From: Kashyap Desai <kashyap.desai@broadcom.com>
To: Ming Lei <ming.lei@redhat.com>
Cc: Jens Axboe <axboe@kernel.dk>,
linux-block@vger.kernel.org, linux-scsi@vger.kernel.org,
"Martin K . Petersen" <martin.petersen@oracle.com>,
James Bottomley <James.Bottomley@hansenpartnership.com>,
Bart Van Assche <bvanassche@acm.org>,
Hannes Reinecke <hare@suse.com>,
John Garry <john.garry@huawei.com>,
Don Brace <don.brace@microsemi.com>,
Sathya Prakash Veerichetty <sathya.prakash@broadcom.com>,
Christoph Hellwig <hch@lst.de>
Subject: RE: [PATCH 8/9] scsi: megaraid: convert private reply queue to blk-mq hw queue
Date: Fri, 7 Jun 2019 15:15:04 +0530 [thread overview]

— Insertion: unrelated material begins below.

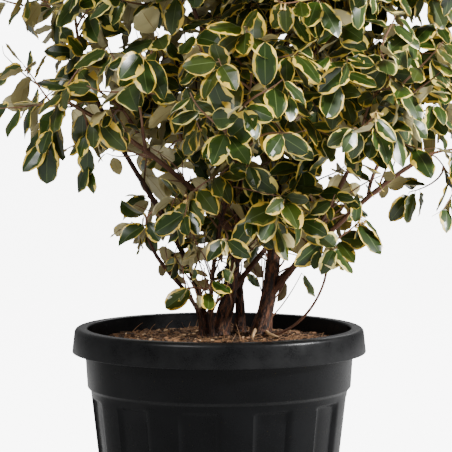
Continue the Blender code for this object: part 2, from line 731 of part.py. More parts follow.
class Foliage:
    """Fuses the twigs and leaves of one mass."""

    def __init__(self, sweeper, limb_trees):
        self.sweeper = sweeper
        self.limb_trees = limb_trees
        self.leaf_points, self.leaf_faces = leaf_shape()

    def meets_limb(self, tree):
        """Whether the shape comes too near a limb."""
        return any(bool(tree.overlap(limb)) for limb in self.limb_trees)

    def leaf_at(self, space, root, heading, outward, turn, tilt, scale, rng):
        """(points, faces) of a leaf that leaves the twig at this turn and tilt."""
        side = unit(np.cross(heading, UP + 0.01 * outward))
        other = np.cross(side, heading)
        spread = math.cos(turn) * side + math.sin(turn) * other
        away = math.cos(tilt) * heading + math.sin(tilt) * spread
        along = unit(away + LEAF_OUT * outward - LEAF_DROOP * UP)
        face = FACE_RISE * UP + FACE_OUT * outward + rng.normal(0.0, FACE_SPREAD, 3)
        length = LEAF_LENGTH * scale
        return root - along * ROOT_SINK + self.leaf_points * length @ frame_of(along, face).T, along

    def leaves(self, space, twigs, rosette, rng, outward, own_trees):
        """Leaves that fit: a rosette down each twig from its tip."""
        kept, trees = [], []
        for number, twig in enumerate(twigs):
            heading = unit(twig.points[-1] - twig.points[-2])
            tip = twig.points[-1]
            roots = [tip - heading * (FIRST_ROOT + ROOT_STEP * k) for k in range(rosette)]
            for k, root in enumerate(roots):
                for attempt in range(LEAF_TRIES):
                    turn = (k + rosette * number) * GOLDEN_TURN + attempt * TRY_TURN
                    tilt = rng.uniform(*LEAF_TILTS)
                    scale = LEAF_SCALES[attempt * len(LEAF_SCALES) // LEAF_TRIES]
                    spread = unit(root - space.centre + SPREAD_OUT * outward * float(np.mean(space.radii)))
                    points, along = self.leaf_at(space, root, heading, spread, turn, tilt, scale, rng)
                    if not space.holds(points):
                        continue
                    free = points + along * np.maximum(ROOT_FREE - (points - root) @ along, 0.0)[:, None]
                    tree = bvh(free, self.leaf_faces)
                    if self.meets_limb(bvh(points, self.leaf_faces)):
                        continue
                    if any(tree.overlap(other) for other in trees):
                        continue
                    if any(tree.overlap(other) for i, other in enumerate(own_trees) if i != number):
                        continue
                    kept.append(points)
                    trees.append(tree)
                    break
        return kept

    def build(self, mass, space, start, heading, radius, home, finish, rng):
        """The mass's object: every twig and leaf joined by one Boolean union."""
        rise = OUT_RISE * (mass.centre[2] - OUT_MIDDLE_Z)
        outward = unit((mass.centre[0] - CROWN_AXIS[0], mass.centre[1], rise))
        grown = grow_twigs(space, start, heading, radius, mass.twigs, rng, outward)
        twigs, meshes, trees, lost = [], [], [], set()
        for i, twig in enumerate(grown):
            mesh = self.sweeper.mesh(f"{mass.name}_twig_{i}", twig.points, twig.radii, TWIG_SIDES)
            tree = mesh_bvh(mesh)
            if i and (twig.parent in lost or self.meets_limb(tree)):
                bpy.data.meshes.remove(mesh)
                lost.add(i)
                continue
            twigs.append(twig)
            meshes.append(mesh)
            trees.append(tree)
        leaves = self.leaves(space, twigs, mass.rosette, rng, outward, trees)
        for points in leaves:
            mesh = bpy.data.meshes.new(mass.name + "_leaf")
            mesh.from_pydata(points.tolist(), [], self.leaf_faces)
            meshes.append(mesh)
        made = mesh_object(mass.name, meshes[0], home)
        operands = collection(mass.name + "_operands")
        for i, mesh in enumerate(meshes[1:]):
            mesh_object(f"{mass.name}_operand_{i}", mesh, operands)
        union = made.modifiers.new("Fuse", "BOOLEAN")
        union.operation = "UNION"
        union.operand_type = "COLLECTION"
        union.collection = operands
        union.solver = "EXACT"
        fused = evaluated_mesh(made, mass.name)
        keep_largest(fused)
        made.modifiers.clear()
        made.data = fused
        fused.materials.clear()
        fused.materials.append(finish)
        for operand in list(operands.objects):
            bpy.data.objects.remove(operand, do_unlink=True)
        bpy.data.collections.remove(operands)
        return made


def mass_start(mass, grown):
    """(place, heading, radius) where the mass's stem begins, clear of its carrier."""
    limb = mass.name.replace("leaves", "bough") if mass.bough else mass.carrier
    place, heading, radius = grown[limb].at(1.0 if mass.bough else mass.share)
    if mass.bough or mass.share == 1.0:
        return place + heading * GAP, heading, radius
    way = mass.centre - place
    side = unit(way - heading * float(way @ heading))
    return place + side * (radius + 2 * GAP), side, TWIG_RADIUS


def main():
    """Builds the pot, the root ball, the limbs and the masses."""
    clear_scene()
    home, cutters = collection(PLANT), collection("cutters")
    build_pot(home, cutters)
    build_root_ball(home)
    sweeper = Sweeper(cutters)
    stem_finish, bough_finish, leaf_finish = material("stem"), material("bough"), material("leaves")
    grown = {}
    for limb in STEMS:
        build_limb(limb, grown, sweeper, home, cutters, stem_finish)
    for limb in BOUGHS:
        build_limb(limb, grown, sweeper, home, cutters, bough_finish)
    for mass in MASSES:
        if mass.bough:
            bough = own_bough(mass, grown[mass.carrier])
            build_limb(bough, grown, sweeper, home, cutters, bough_finish)
    limb_trees = [
        mesh_bvh(sweeper.mesh(name + "_clear", limb.points, limb.radii + CLEARANCE, BOUGH_SIDES))
        for name, limb in grown.items()
    ]
    foliage = Foliage(sweeper, limb_trees)
    for number, mass in enumerate(MASSES):
        rng = np.random.default_rng(SEED + number)
        space = Space(mass, [other for other in MASSES if other is not mass])
        start, heading, radius = mass_start(mass, grown)
        foliage.build(mass, space, start, heading, radius, home, leaf_finish, rng)
    sweeper.remove_profiles()


if __name__ == "__main__":
    main()
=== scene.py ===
"""Looks of a variegated elaeagnus in a fluted nursery pot.

The limbs, the tiers of the crown and the spaces of its masses are the ones that the solids are built
from. Each mass is grown again here by the same rule, carried to finer twigs, and dressed with leaves of
life size.
"""

from __future__ import annotations

import json
import logging
import math
from dataclasses import dataclass, field
from enum import Enum, auto

import bpy
import numpy as np
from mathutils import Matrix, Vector, noise

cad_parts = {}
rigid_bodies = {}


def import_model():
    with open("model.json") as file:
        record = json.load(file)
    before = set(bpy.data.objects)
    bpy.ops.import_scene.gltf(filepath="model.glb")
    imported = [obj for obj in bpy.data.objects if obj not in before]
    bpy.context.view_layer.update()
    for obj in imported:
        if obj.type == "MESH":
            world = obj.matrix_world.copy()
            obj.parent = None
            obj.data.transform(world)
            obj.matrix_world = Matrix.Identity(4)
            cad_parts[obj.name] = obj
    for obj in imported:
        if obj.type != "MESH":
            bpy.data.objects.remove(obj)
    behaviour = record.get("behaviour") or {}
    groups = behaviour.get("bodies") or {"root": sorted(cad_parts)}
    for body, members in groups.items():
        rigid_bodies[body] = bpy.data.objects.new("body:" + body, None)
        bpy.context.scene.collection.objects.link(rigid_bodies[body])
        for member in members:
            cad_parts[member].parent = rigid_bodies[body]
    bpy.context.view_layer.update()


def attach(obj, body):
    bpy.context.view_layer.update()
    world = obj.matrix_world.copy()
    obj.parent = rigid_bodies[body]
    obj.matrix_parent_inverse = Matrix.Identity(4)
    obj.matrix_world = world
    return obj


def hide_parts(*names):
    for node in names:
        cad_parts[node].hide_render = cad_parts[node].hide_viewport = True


log = logging.getLogger("elaeagnus")

UP = np.array((0.0, 0.0, 1.0))
BACK = np.array((0.0, 1.0, 0.0))
GAP = 0.0003
SOIL_CROWN_Z = 0.2655
STRAIGHT_FOOT = 0.003
FLARE_HEIGHT = 0.013
FLARE_SHARE = 0.35
BOUGH_STOP = 0.55
BOUGH_THICK = 0.0028
BOUGH_THIN = 0.0019
BOUGH_RISE = 0.75
CROWN_AXIS = (0.030, 0.0)
SPACE_MARGIN = 0.0006
GOLDEN_TURN = math.radians(137.5)
LEAF_CREASE = math.radians(9.0)


@dataclass(frozen=True)
class Limb:
    """A stem with a foot on the soil, or a bough that leaves its parent at a share of its length."""

    name: str
    tip: tuple
    leave: tuple
    arrive: tuple
    thick: float
    thin: float
    foot: tuple = ()
    parent: str = ""
    share: float = 0.0


@dataclass(frozen=True)
class Tier:
    """A ring of masses round the crown's axis, with the radii of a mass in it."""

    name: str
    height: float
    half_width: float
    half_depth: float
    radii: tuple


@dataclass(frozen=True)
class Mass:
    """A space of foliage at an angle in its tier, counted from the right and turning to the back."""

    name: str
    tier: Tier
    degrees: float
    carrier: str
    share: float = 1.0
    reach: float = 1.0
    lift: float = 0.0
    size: float = 1.0
    bough: bool = False
    fullness: float = 1.0
    turned: float = 0.0
    leaf: float = 1.0
    trail: float = 0.0
    foot: float = 1.0

    @property
    def centre(self) -> np.ndarray:
        """The middle of the mass's space."""
        angle = math.radians(self.degrees)
        x = CROWN_AXIS[0] + self.reach * self.tier.half_width * math.cos(angle)
        y = CROWN_AXIS[1] + self.reach * self.tier.half_depth * math.sin(angle)
        return np.array((x, y, self.tier.height + self.lift))

    @property
    def radii(self) -> np.ndarray:
        """The half axes of the mass's space."""
        return self.size * np.array(self.tier.radii)


STEMS = (
    Limb("stem_middle", (0.028, 0.004, 0.800), (0.24, -0.05, 1), (0.05, 0, 1), 0.0088, 0.0026,
         foot=(0.002, 0.006)),
    Limb("stem_right", (0.066, 0.004, 0.745), (0.25, 0, 1), (0.12, 0.05, 1), 0.0090, 0.0026,
         foot=(0.049, 0.001)),
    Limb("stem_left", (-0.156, -0.044, 0.588), (-0.10, -0.1, 1), (-0.25, -0.1, 1), 0.0036, 0.0021,
         foot=(-0.015, 0.010)),
    Limb("stem_slim", (0.022, -0.088, 0.482), (-0.1, 0.1, 1), (0.25, -0.8, 1), 0.0027, 0.0019,
         foot=(-0.008, -0.016)),
    Limb("stem_thin_left", (-0.082, -0.036, 0.388), (0.15, 0, 1), (-0.1, -0.1, 1), 0.0026, 0.0018,
         foot=(-0.021, -0.013)),
    Limb("stem_back", (-0.040, 0.082, 0.480), (0.1, -0.1, 1), (-0.5, 0.5, 1), 0.0058, 0.0024,
         foot=(0.024, 0.032)),
    Limb("shoot_low", (0.1242, -0.041, 0.352), (0.95, -0.35, 0.25), (0.05, 0, 1), 0.0014, 0.0011,
         foot=(0.0655, -0.020)),
)
BOUGHS = (
    Limb("bough_left_long", (-0.168, -0.070, 0.536), (-0.75, -0.5, 1), (-1, -0.25, 0.55), 0.0032, 0.0020,
         parent="stem_middle", share=0.215),
    Limb("bough_back_low", (0.086, 0.066, 0.404), (0.75, 0.1, 1), (0.7, 0.7, 1), 0.0036, 0.0022,
         parent="stem_middle", share=0.085),
    Limb("bough_right_inner", (0.146, -0.058, 0.458), (0.85, -0.35, 1), (0.45, -0.4, 1), 0.0036, 0.0021,
         parent="stem_right", share=0.088),
    Limb("bough_right_long", (0.238, -0.020, 0.474), (1.2, 0.1, 1), (1, -0.05, 0.55), 0.0038, 0.0020,
         parent="stem_right", share=0.115),
)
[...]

Message-ID: <287b092778c749c8b101641f9d48ab44@mail.gmail.com> (raw)
In-Reply-To: f24109eb867deae8cb262466ecc70b09@mail.gmail.com
>
> >
> > Please drop the patch in my last email, and apply the following patch
> > and see if we can make a difference:
>
> Ming,
>
> I dropped early patch and applied the below patched. Now, I am getting
> expected performance (3.0M IOPS).
> Below patch fix the performance issue. See perf report after applying
the
> same -
>
> 8.52% [kernel] [k] sbitmap_any_bit_set
> 4.19% [kernel] [k] blk_mq_run_hw_queue
> 3.76% [megaraid_sas] [k] complete_cmd_fusion
> 3.24% [kernel] [k] scsi_queue_rq
> 2.53% [megaraid_sas] [k] megasas_build_ldio_fusion
> 2.34% [megaraid_sas] [k] megasas_build_and_issue_cmd_fusion
> 2.18% [kernel] [k] entry_SYSCALL_64
> 1.85% [kernel] [k] syscall_return_via_sysret
> 1.78% [kernel] [k] blk_mq_run_hw_queues
> 1.59% [kernel] [k] gup_pmd_range
> 1.49% [kernel] [k] _raw_spin_lock_irqsave
> 1.24% [kernel] [k] scsi_dec_host_busy
> 1.23% [kernel] [k] blk_mq_free_request
> 1.23% [kernel] [k] blk_mq_get_request
> 0.96% [kernel] [k] __slab_free
> 0.91% [kernel] [k] aio_complete
> 0.90% [kernel] [k] __sched_text_start
> 0.89% [megaraid_sas] [k] megasas_queue_command
> 0.85% [kernel] [k] __fget
> 0.84% [kernel] [k] scsi_mq_get_budget
>
> I will do some more testing and update the results.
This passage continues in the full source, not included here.